**AIM:** In the material below, find every line with "follow" and pull it out.
BEGIN AVAILABLE RECORDS
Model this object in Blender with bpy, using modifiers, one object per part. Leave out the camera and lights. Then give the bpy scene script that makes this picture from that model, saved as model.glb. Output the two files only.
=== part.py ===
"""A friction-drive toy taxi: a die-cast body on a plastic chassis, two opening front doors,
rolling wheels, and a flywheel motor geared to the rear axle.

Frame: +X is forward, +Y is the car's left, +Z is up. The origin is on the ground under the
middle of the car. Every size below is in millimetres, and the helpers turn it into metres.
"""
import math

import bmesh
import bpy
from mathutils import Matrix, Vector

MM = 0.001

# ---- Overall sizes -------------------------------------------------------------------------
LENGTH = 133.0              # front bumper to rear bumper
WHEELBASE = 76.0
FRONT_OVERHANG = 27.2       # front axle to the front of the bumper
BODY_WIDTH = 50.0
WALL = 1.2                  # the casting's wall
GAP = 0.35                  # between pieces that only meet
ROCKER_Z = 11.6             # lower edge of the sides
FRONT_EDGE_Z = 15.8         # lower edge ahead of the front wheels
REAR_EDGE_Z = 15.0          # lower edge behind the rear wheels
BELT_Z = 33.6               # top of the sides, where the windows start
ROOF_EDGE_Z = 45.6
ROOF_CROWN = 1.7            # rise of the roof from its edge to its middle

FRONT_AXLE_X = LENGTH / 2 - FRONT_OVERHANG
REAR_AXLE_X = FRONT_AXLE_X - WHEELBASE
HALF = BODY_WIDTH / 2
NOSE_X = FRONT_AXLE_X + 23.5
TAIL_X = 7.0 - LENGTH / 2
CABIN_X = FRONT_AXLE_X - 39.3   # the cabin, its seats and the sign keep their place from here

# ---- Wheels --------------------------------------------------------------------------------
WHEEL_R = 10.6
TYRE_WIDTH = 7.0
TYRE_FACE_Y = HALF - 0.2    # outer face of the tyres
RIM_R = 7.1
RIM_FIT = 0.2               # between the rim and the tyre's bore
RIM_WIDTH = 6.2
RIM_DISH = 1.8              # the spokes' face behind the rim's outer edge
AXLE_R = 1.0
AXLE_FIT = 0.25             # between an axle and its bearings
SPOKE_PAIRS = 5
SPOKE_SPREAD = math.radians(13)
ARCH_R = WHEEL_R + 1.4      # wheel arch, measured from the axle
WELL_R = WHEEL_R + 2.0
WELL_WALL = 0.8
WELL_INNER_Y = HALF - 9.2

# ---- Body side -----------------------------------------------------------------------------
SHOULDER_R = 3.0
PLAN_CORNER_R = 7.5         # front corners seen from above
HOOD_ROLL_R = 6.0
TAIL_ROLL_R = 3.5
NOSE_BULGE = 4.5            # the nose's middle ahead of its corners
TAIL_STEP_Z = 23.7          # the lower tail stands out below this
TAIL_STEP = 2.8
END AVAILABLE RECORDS
BEGIN AVAILABLE RECORDS
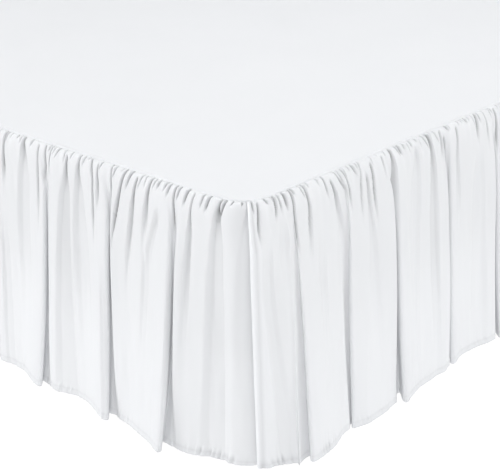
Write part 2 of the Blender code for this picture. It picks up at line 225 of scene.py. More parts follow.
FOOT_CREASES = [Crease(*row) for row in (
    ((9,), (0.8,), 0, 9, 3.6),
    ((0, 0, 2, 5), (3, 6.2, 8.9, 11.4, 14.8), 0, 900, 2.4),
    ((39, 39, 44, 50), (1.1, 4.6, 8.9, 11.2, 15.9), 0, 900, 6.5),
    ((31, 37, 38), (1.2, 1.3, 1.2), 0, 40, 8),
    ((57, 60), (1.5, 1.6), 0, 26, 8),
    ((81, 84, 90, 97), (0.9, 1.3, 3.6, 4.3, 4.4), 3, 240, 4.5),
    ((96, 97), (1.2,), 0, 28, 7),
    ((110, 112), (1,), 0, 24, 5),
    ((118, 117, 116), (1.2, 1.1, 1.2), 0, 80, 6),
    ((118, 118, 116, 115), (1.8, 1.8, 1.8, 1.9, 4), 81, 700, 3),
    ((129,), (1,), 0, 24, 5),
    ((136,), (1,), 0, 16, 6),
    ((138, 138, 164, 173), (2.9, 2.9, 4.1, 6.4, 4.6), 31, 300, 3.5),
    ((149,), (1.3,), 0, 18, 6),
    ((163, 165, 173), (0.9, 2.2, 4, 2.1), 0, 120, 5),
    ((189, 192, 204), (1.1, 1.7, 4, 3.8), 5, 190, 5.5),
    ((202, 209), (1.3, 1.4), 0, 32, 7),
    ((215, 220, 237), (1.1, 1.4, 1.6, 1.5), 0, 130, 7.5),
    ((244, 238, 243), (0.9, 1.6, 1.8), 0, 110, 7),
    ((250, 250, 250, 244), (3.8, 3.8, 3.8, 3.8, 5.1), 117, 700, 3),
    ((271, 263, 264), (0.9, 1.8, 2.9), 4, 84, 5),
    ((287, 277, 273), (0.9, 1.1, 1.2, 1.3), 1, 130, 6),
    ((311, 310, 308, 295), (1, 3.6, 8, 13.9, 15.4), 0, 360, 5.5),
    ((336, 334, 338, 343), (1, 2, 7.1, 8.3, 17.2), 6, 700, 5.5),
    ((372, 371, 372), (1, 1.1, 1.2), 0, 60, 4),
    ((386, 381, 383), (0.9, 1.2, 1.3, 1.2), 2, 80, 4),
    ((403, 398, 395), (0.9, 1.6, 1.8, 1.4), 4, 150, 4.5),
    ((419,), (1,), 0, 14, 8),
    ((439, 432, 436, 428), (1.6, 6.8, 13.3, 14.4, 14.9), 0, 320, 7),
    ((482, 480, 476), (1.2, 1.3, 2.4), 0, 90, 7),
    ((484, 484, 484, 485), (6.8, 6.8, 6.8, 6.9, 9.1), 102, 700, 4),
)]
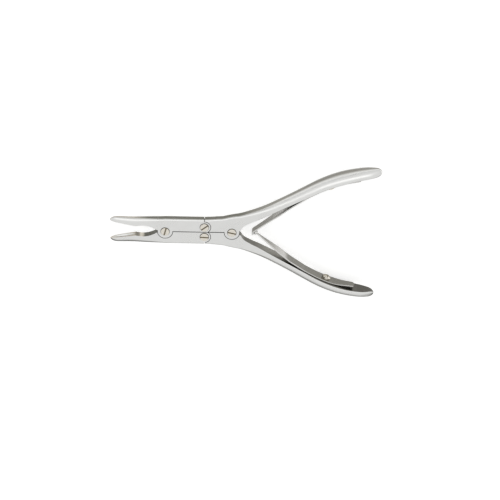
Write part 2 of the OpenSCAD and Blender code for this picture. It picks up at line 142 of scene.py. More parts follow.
END AVAILABLE RECORDS
BEGIN AVAILABLE RECORDS
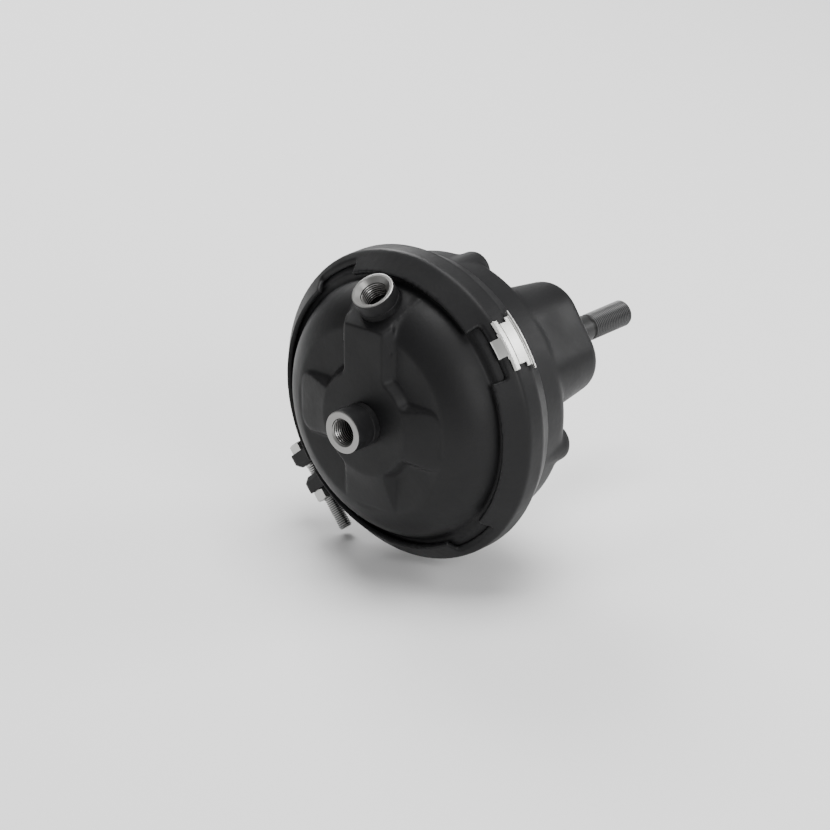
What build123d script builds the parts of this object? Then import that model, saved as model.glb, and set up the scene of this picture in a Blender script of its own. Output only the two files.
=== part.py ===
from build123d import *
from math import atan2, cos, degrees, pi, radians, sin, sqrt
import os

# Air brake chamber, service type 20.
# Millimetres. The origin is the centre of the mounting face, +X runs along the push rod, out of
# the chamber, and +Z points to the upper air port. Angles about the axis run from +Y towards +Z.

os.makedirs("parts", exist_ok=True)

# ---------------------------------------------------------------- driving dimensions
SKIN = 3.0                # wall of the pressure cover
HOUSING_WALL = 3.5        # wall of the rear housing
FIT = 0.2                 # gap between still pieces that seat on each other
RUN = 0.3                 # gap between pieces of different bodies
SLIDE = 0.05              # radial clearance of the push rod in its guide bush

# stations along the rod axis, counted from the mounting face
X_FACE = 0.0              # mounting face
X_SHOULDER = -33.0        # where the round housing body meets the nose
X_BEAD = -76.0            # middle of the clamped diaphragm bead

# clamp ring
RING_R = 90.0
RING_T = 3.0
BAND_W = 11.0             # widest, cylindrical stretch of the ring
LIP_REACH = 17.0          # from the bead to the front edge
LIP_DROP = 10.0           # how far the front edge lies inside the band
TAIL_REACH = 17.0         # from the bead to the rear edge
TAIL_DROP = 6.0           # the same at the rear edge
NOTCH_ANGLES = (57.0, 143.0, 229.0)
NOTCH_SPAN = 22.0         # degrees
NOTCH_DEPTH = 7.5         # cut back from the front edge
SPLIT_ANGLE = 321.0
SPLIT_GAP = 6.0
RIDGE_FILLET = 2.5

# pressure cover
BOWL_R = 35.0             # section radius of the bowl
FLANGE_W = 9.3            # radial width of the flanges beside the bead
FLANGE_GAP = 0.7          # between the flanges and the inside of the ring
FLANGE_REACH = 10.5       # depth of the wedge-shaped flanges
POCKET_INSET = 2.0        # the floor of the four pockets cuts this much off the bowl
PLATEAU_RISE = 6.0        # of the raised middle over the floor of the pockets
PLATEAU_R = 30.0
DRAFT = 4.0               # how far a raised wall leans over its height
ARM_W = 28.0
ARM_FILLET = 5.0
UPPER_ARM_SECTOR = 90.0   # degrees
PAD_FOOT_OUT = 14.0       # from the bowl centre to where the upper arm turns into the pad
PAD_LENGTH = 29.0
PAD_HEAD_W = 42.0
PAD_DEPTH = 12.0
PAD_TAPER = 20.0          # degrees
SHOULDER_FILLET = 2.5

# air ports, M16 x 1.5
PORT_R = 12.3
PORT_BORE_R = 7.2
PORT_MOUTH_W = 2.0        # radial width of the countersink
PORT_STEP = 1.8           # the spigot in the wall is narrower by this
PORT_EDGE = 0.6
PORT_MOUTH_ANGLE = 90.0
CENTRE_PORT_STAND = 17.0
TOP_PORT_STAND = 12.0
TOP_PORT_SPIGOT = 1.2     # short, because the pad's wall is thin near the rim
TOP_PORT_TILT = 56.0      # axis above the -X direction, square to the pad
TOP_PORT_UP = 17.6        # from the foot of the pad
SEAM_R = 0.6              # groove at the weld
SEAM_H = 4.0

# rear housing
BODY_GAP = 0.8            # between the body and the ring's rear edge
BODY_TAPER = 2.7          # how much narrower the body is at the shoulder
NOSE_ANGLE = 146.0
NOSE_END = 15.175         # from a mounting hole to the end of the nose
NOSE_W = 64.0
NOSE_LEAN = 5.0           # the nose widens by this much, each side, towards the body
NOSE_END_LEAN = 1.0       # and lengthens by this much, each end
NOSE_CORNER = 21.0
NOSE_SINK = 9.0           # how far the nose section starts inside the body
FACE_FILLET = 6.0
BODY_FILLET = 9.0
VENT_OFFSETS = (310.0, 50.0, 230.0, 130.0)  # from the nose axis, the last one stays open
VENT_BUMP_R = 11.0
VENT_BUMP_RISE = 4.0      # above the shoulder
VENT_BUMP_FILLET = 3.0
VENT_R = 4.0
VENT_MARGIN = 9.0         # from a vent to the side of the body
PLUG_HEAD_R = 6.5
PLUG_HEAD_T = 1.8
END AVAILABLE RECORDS
**WRITTEN SOLUTION:**
Write part 2 of the Blender code for this picture. It picks up at line 225 of scene.py. More parts follow.
Write part 2 of the OpenSCAD and Blender code for this picture. It picks up at line 142 of scene.py. More parts follow.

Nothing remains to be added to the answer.